Frequently Asked Questions
Does the 4% rule still work?
Sort of — but with caveats. The original 4% rule was derived from U.S. historical data with a 30-year horizon. It remains a useful reference point. Recent research (Pfau, Kitces) suggests 3.5–3.8% is a more defensible static rate in today's valuation environment, while dynamic strategies (variable withdrawals, guardrails) can sustainably support 4.5–5%+ with meaningful spending flexibility.
What's a 'guardrails' withdrawal strategy?
Guardrails set upper and lower thresholds on your portfolio value, with predefined rules for when to cut spending (when portfolio falls below the lower guardrail) or increase spending (when it rises above the upper guardrail). Compared to static withdrawals, guardrails capture upside in good markets and protect the portfolio in bad ones — and consistently outperform static strategies in stress tests.
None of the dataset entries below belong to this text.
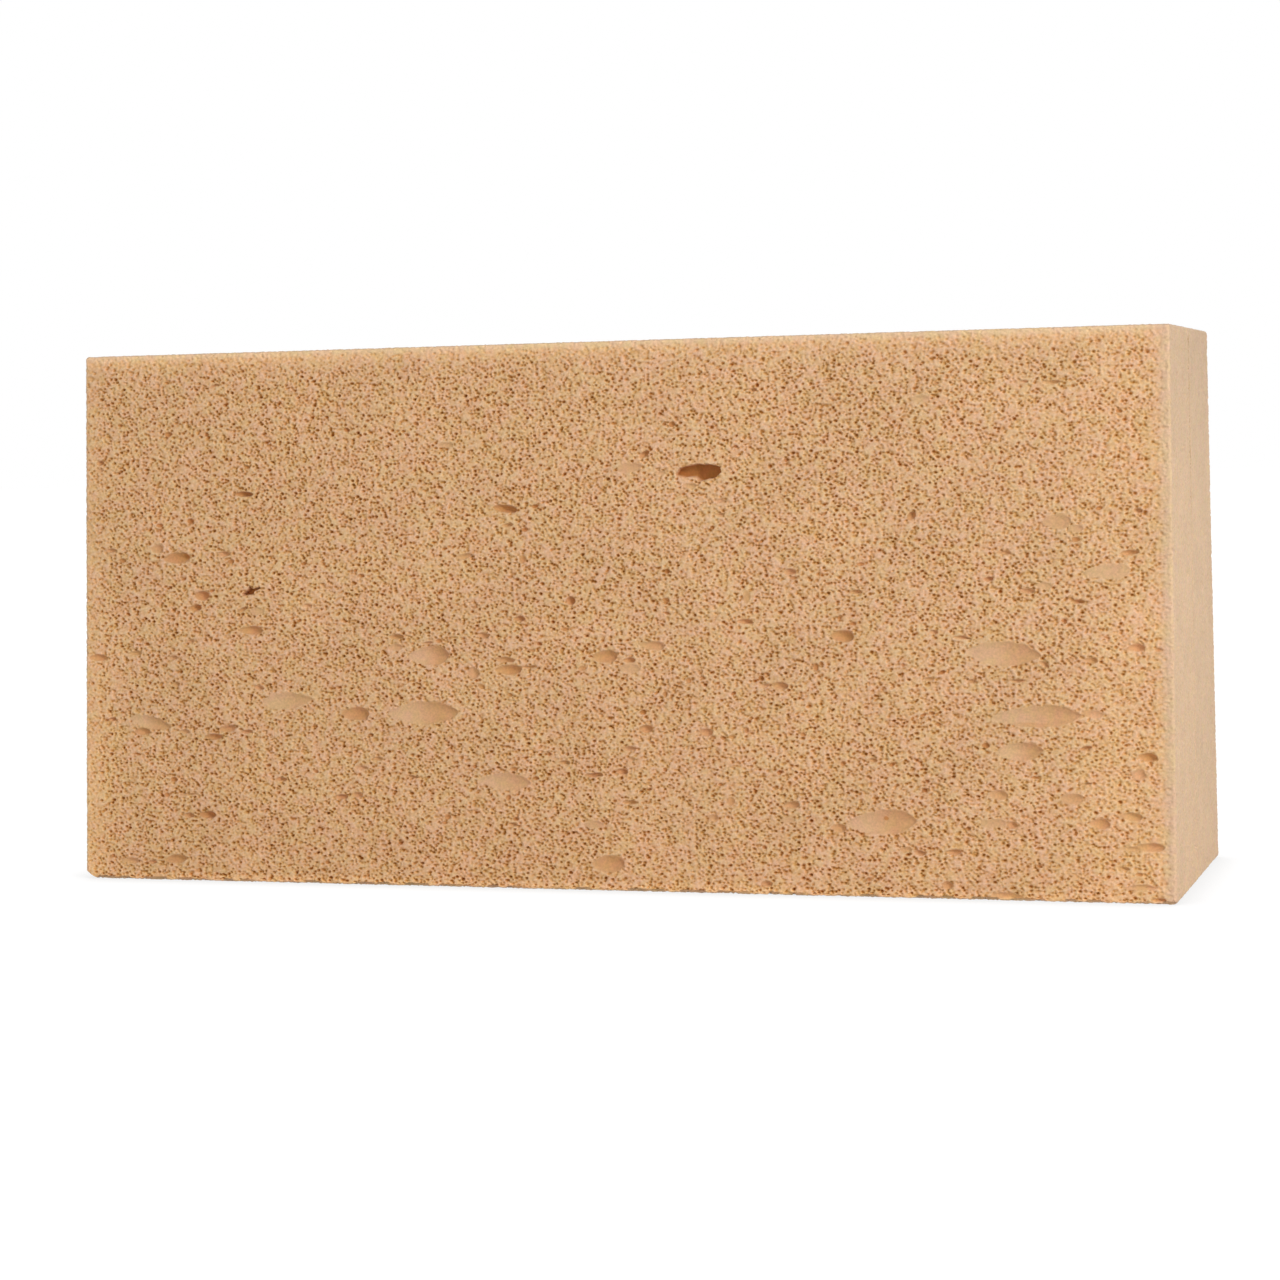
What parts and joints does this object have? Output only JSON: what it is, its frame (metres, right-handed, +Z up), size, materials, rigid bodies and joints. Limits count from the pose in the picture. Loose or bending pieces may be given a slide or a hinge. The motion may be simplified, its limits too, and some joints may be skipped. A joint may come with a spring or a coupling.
{
  "type": "grout float sponge block",
  "caption": "Block of tan open-pored foam, laminated from slabs, for wiping grout from tiled floors; it stands on its long narrow side.",
  "frame": {"origin": "middle of the long narrow face that the block stands on", "axes": "+X to the right along the block's length, +Y from the working face to the rear face, +Z up"},
  "size_m": [0.2, 0.06, 0.097],
  "materials": {
    "foam": "matte",
    "adhesive": "satin"
  },
  "bodies": {
    "root": {"front_foam_slab": "foam", "rear_foam_slab": "foam", "bond_film": "adhesive"}
  },
  "joints": []
}
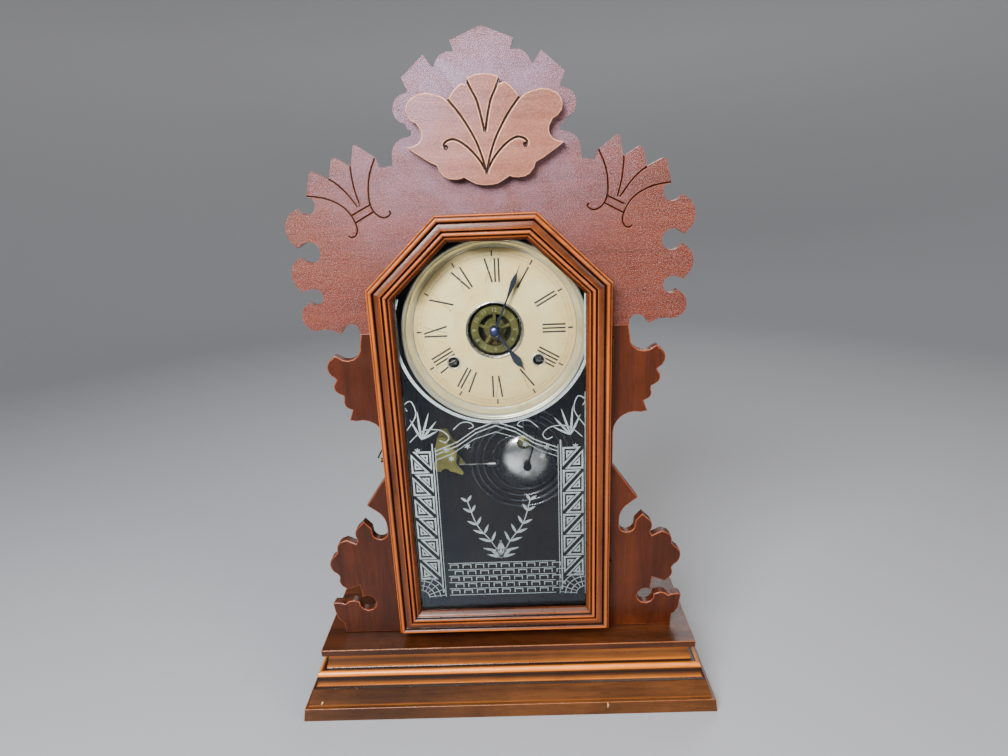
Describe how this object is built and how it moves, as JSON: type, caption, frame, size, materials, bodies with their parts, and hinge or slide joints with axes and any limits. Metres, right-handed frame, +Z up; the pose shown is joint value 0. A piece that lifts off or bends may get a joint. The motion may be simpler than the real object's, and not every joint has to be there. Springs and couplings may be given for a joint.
{
  "type": "gingerbread kitchen shelf clock",
  "caption": "Wooden kitchen shelf clock with fretted side boards and crest, glazed swinging door, Roman dial, coil gong, bell, pendulum and alarm.",
  "frame": {"origin": "centre of the base on the shelf plane, at the bounding box bottom centre", "axes": "+Z up, front of the clock facing -Y, +X to the right as seen from the front"},
  "size_m": [0.3706, 0.125, 0.562],
  "materials": {
    "crest_wood": "varnished, fine orange peel, worn edges",
    "board_wood": "varnished, worn",
    "door_wood": "varnished, bright worn beads",
    "base_wood": "varnished walnut, worn golden bead",
    "ornament_wood": "satin varnish, cut grooves",
    "case_wood": "dull stained pine",
    "glass": "clear, white etched border",
    "brass": "aged, dull",
    "pale_brass": "bright, lightly tarnished",
    "paper": "aged cream, printed numerals",
    "blued_steel": "blued",
    "steel": "dull",
    "nickel": "polished, lightly spotted",
    "cast_iron": "black japanned"
  },
  "bodies": {
    "case": {"crest_board": "crest_wood", "side_board_left": "board_wood", "side_board_right": "board_wood", "plinth": "base_wood", "base_moulding_front": "base_wood", "base_moulding_left": "base_wood", "base_moulding_right": "base_wood", "deck_board": "base_wood", "crest_ornament": "ornament_wood", "back_panel": "case_wood", "case_side_left": "case_wood", "case_side_right": "case_wood", "case_top": "case_wood", "front_bottom_rail": "case_wood", "dial_rail_left": "case_wood", "dial_rail_right": "case_wood", "hinge_upper_case_leaf": "brass", "hinge_lower_case_leaf": "brass", "movement_front_plate": "brass", "movement_rear_plate": "brass", "alarm_movement": "brass", "bezel": "pale_brass", "dial_paper": "paper", "latch_screw": "steel", "dial_pan": "steel", "mainspring_time": "steel", "mainspring_strike": "steel", "gong_coil": "steel", "bell": "nickel", "gong_base": "cast_iron"},
    "minute": {"centre_arbor": "steel", "minute_hand": "blued_steel"},
    "minute_wheel": {"minute_wheel": "brass"},
    "hour": {"hour_wheel": "brass", "hour_hand": "blued_steel"},
    "alarm_disc": {"alarm_disc": "brass"},
    "second_wheel": {"second_wheel": "brass"},
    "great_wheel_time": {"great_wheel_time": "brass"},
    "great_wheel_strike": {"great_wheel_strike": "brass"},
    "strike_wheel": {"strike_wheel": "brass"},
    "winding_arbor_time": {"winding_arbor_time": "steel"},
    "winding_arbor_strike": {"winding_arbor_strike": "steel"},
    "escape_wheel": {"escape_wheel": "brass"},
    "verge": {"verge": "steel"},
    "pendulum": {"pendulum_rod": "steel", "pendulum_bob": "brass"},
    "strike_hammer": {"strike_hammer": "cast_iron"},
    "alarm_hammer": {"alarm_hammer": "steel"},
    "latch_hook": {"latch_hook": "brass"},
    "door": {"door_stile_left": "door_wood", "door_stile_right": "door_wood", "door_rail_top": "door_wood", "door_rail_bottom": "door_wood", "door_chamfer_left": "door_wood", "door_chamfer_right": "door_wood", "door_glass": "glass", "glass_retainer": "door_wood", "hinge_upper_door_leaf": "brass", "hinge_lower_door_leaf": "brass", "latch_stud": "brass"}
  },
  "joints": [
    {"name": "door_swing", "type": "hinge", "parent": "case", "child": "door", "pos_m": [0.0944, -0.0192, 0.2], "axis": [0, 0, 1], "range_deg": [0, 95]},
    {"name": "hook_swing", "type": "hinge", "parent": "case", "child": "latch_hook", "pos_m": [-0.0978, -0.013, 0.2372], "axis": [1, 0, 0], "range_deg": [0, 270]},
    {"name": "minute_turn", "type": "hinge", "parent": "case", "child": "minute", "pos_m": [0, 0, 0.3407], "axis": [0, 1, 0], "continuous": true},
    {"name": "minute_wheel_turn", "type": "hinge", "parent": "case", "child": "minute_wheel", "pos_m": [0, 0, 0.3287], "axis": [0, 1, 0], "continuous": true},
    {"name": "hour_turn", "type": "hinge", "parent": "case", "child": "hour", "pos_m": [0, 0, 0.3407], "axis": [0, 1, 0], "continuous": true},
    {"name": "alarm_set", "type": "hinge", "parent": "hour", "child": "alarm_disc", "pos_m": [0, 0, 0.3407], "axis": [0, 1, 0], "continuous": true},
    {"name": "second_wheel_turn", "type": "hinge", "parent": "case", "child": "second_wheel", "pos_m": [0.02242, 0, 0.34266], "axis": [0, 1, 0], "continuous": true},
    {"name": "great_wheel_time_turn", "type": "hinge", "parent": "case", "child": "great_wheel_time", "pos_m": [0.0355, 0, 0.314], "axis": [0, 1, 0], "continuous": true},
    {"name": "great_wheel_strike_turn", "type": "hinge", "parent": "case", "child": "great_wheel_strike", "pos_m": [-0.0355, 0, 0.314], "axis": [0, 1, 0], "continuous": true},
    {"name": "strike_wheel_turn", "type": "hinge", "parent": "case", "child": "strike_wheel", "pos_m": [-0.0355, 0, 0.3455], "axis": [0, 1, 0], "continuous": true},
    {"name": "time_winding", "type": "hinge", "parent": "case", "child": "winding_arbor_time", "pos_m": [0.0355, 0, 0.314], "axis": [0, 1, 0], "continuous": true},
    {"name": "strike_winding", "type": "hinge", "parent": "case", "child": "winding_arbor_strike", "pos_m": [-0.0355, 0, 0.314], "axis": [0, 1, 0], "continuous": true},
    {"name": "escape_turn", "type": "hinge", "parent": "case", "child": "escape_wheel", "pos_m": [0.021, 0, 0.3667], "axis": [0, 1, 0], "continuous": true},
    {"name": "verge_rock", "type": "hinge", "parent": "case", "child": "verge", "pos_m": [0.021, 0, 0.3847], "axis": [0, 1, 0], "range_deg": [-3, 3]},
    {"name": "pendulum_swing", "type": "hinge", "parent": "case", "child": "pendulum", "pos_m": [0.021, 0, 0.3927], "axis": [0, 1, 0], "range_deg": [-2.4, 2.4]},
    {"name": "hammer_swing", "type": "hinge", "parent": "case", "child": "strike_hammer", "pos_m": [0.038, 0.02397, 0.284], "axis": [1, 0, 0], "range_deg": [-6, 0]},
    {"name": "alarm_hammer_swing", "type": "hinge", "parent": "case", "child": "alarm_hammer", "pos_m": [-0.042, 0, 0.205], "axis": [0, 1, 0], "range_deg": [-12, 0]}
  ],
  "couplings": [
    {"joint": "minute_wheel_turn", "follows": "minute_turn", "ratio": -0.33333},
    {"joint": "hour_turn", "follows": "minute_turn", "ratio": 0.083333},
    {"joint": "second_wheel_turn", "follows": "minute_turn", "ratio": -0.25},
    {"joint": "great_wheel_time_turn", "follows": "minute_turn", "ratio": 0.041667},
    {"joint": "great_wheel_strike_turn", "follows": "strike_wheel_turn", "ratio": -0.16667},
    {"joint": "verge_rock", "follows": "pendulum_swing", "ratio": 1.2222}
  ]
}
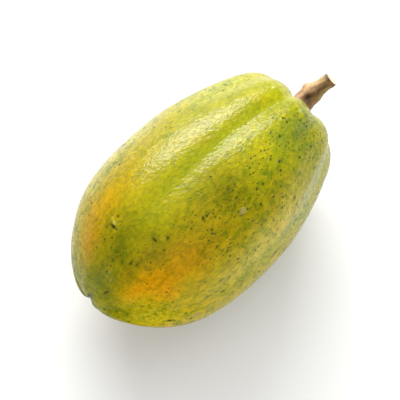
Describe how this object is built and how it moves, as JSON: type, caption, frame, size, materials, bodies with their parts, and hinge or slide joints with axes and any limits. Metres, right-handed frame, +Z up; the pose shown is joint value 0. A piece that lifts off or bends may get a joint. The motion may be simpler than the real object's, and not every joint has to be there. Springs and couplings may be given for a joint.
{
  "type": "papaya",
  "caption": "Whole ripening papaya lying on its side, an egg-shaped lobed fruit with a short cut stem, to set out as fresh fruit.",
  "frame": {"origin": "middle of the footprint of the whole object's box, on the surface that it rests on", "axes": "+X along the fruit towards the stem end, +Z up"},
  "size_m": [0.2188, 0.1222, 0.1213],
  "materials": {
    "papaya_skin": "waxy, half-gloss, fine orange-peel",
    "stem_bark": "dry, matte, ridged"
  },
  "bodies": {
    "root": {"fruit": "papaya_skin", "stem": "stem_bark"}
  },
  "joints": []
}
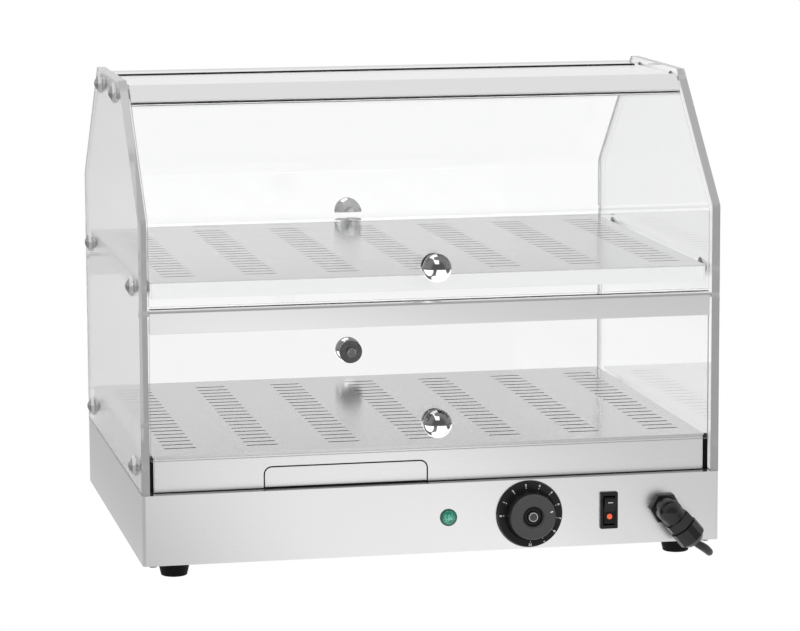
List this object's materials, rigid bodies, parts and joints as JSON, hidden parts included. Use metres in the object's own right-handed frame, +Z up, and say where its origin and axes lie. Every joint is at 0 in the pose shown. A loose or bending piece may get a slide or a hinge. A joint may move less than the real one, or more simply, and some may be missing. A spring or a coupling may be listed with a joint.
{
  "type": "heated display case",
  "caption": "Countertop heated display case with a steel base, slotted deck and shelf, clear side panels and hinged clear flap doors on both faces.",
  "frame": {"origin": "on the floor under the middle of the case, measured without the mains lead and its gland", "axes": "+X to the right along the width, the front with the controls faces -Y, +Z up"},
  "size_m": [0.5118, 0.5552, 0.412],
  "materials": {
    "brushed_steel": "fine brushed",
    "black_rubber": "matte",
    "zinc_screw": "nickel plated",
    "black_plastic": "satin moulded",
    "heater_sheath": "heat tinted",
    "green_lens": "faceted, glossy",
    "clear_acrylic": "clear, polished edges",
    "chrome": "polished chrome",
    "steel_pin": "turned",
    "satin_steel": "satin, brushed along its length",
    "grey_nylon": "matte",
    "nickel": "nickel plated",
    "white_plastic": "moulded",
    "grey_metal": "zinc plated",
    "copper": "copper tube"
  },
  "bodies": {
    "case": {"base_housing": "brushed_steel", "bottom_plate": "brushed_steel", "cord": "black_rubber", "cord_coil": "black_rubber", "cord_tail": "black_rubber", "cup_washers": "zinc_screw", "deck_frame": "brushed_steel", "drawer_guides": "brushed_steel", "foot_screws": "zinc_screw", "gland_cap": "black_plastic", "gland_elbow": "black_plastic", "gland_locknut": "black_plastic", "gland_seal": "black_rubber", "heater_brackets": "brushed_steel", "heating_element": "heater_sheath", "lamp_bezel": "black_plastic", "lamp_body": "black_plastic", "lamp_lens": "green_lens", "lower_deck": "brushed_steel", "panel_nuts": "zinc_screw", "panel_screws": "zinc_screw", "panel_spacers": "grey_nylon", "plate_screws": "zinc_screw", "plug_body": "black_rubber", "plug_pins": "nickel", "roof_panel": "brushed_steel", "rubber_feet": "black_rubber", "shelf_frame": "brushed_steel", "side_panel_left": "clear_acrylic", "side_panel_right": "clear_acrylic", "switch_body": "black_plastic", "terminal_block": "white_plastic", "thermostat_body": "grey_metal", "thermostat_capillary": "copper", "upper_shelf": "brushed_steel"},
    "upper_front_flap": {"upper_front_rail": "satin_steel", "upper_front_door": "clear_acrylic", "upper_front_pins": "steel_pin", "upper_front_knob": "chrome", "upper_front_knob_screw": "zinc_screw"},
    "upper_rear_flap": {"upper_rear_rail": "satin_steel", "upper_rear_door": "clear_acrylic", "upper_rear_pins": "steel_pin", "upper_rear_knob": "chrome", "upper_rear_knob_screw": "zinc_screw"},
    "lower_front_flap": {"lower_front_rail": "satin_steel", "lower_front_door": "clear_acrylic", "lower_front_pins": "steel_pin", "lower_front_knob": "chrome", "lower_front_knob_screw": "zinc_screw"},
    "lower_rear_flap": {"lower_rear_rail": "satin_steel", "lower_rear_door": "clear_acrylic", "lower_rear_pins": "steel_pin", "lower_rear_knob": "chrome", "lower_rear_knob_screw": "zinc_screw"},
    "drawer": {"drawer_tray": "brushed_steel", "drawer_front": "brushed_steel"},
    "temperature_knob": {"thermostat_knob": "black_plastic"},
    "rocker": {"switch_rocker": "black_plastic"}
  },
  "joints": [
    {"name": "upper_front_door_hinge", "type": "hinge", "parent": "case", "child": "upper_front_flap", "pos_m": [0, -0.07865, 0.404], "axis": [-1, 0, 0], "range_deg": [0, 95]},
    {"name": "upper_rear_door_hinge", "type": "hinge", "parent": "case", "child": "upper_rear_flap", "pos_m": [0, 0.07865, 0.404], "axis": [1, 0, 0], "range_deg": [0, 95]},
    {"name": "lower_front_door_hinge", "type": "hinge", "parent": "case", "child": "lower_front_flap", "pos_m": [0, -0.186, 0.227], "axis": [-1, 0, 0], "range_deg": [0, 88]},
    {"name": "lower_rear_door_hinge", "type": "hinge", "parent": "case", "child": "lower_rear_flap", "pos_m": [0, 0.186, 0.227], "axis": [1, 0, 0], "range_deg": [0, 88]},
    {"name": "drawer_slide", "type": "slide", "parent": "case", "child": "drawer", "axis": [0, -1, 0], "range_m": [0, 0.22]},
    {"name": "temperature_knob_turn", "type": "hinge", "parent": "case", "child": "temperature_knob", "pos_m": [0.082, -0.192, 0.0442], "axis": [0, 1, 0], "range_deg": [0, 280]},
    {"name": "rocker_tilt", "type": "hinge", "parent": "case", "child": "rocker", "pos_m": [0.152, -0.1905, 0.0442], "axis": [1, 0, 0], "range_deg": [-16, 0]}
  ]
}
How does my asset allocation affect the safe withdrawal rate?
Heavily. A 100% bond portfolio has a much lower safe withdrawal rate (often 3% or less) than a 60/40 stock/bond portfolio (4%+). The reason is that bond-only portfolios cannot keep pace with inflation over a 30-year horizon. Most successful retirement plans hold 50–70% equity even at retirement age.
What if I'm planning for a longer horizon than 30 years?
Safe rates need to be lower. A 40-year horizon (retiring at 55 or 60 with longevity expectations) typically supports closer to 3% as the static rate. The compounding effect of small differences over four decades is dramatic.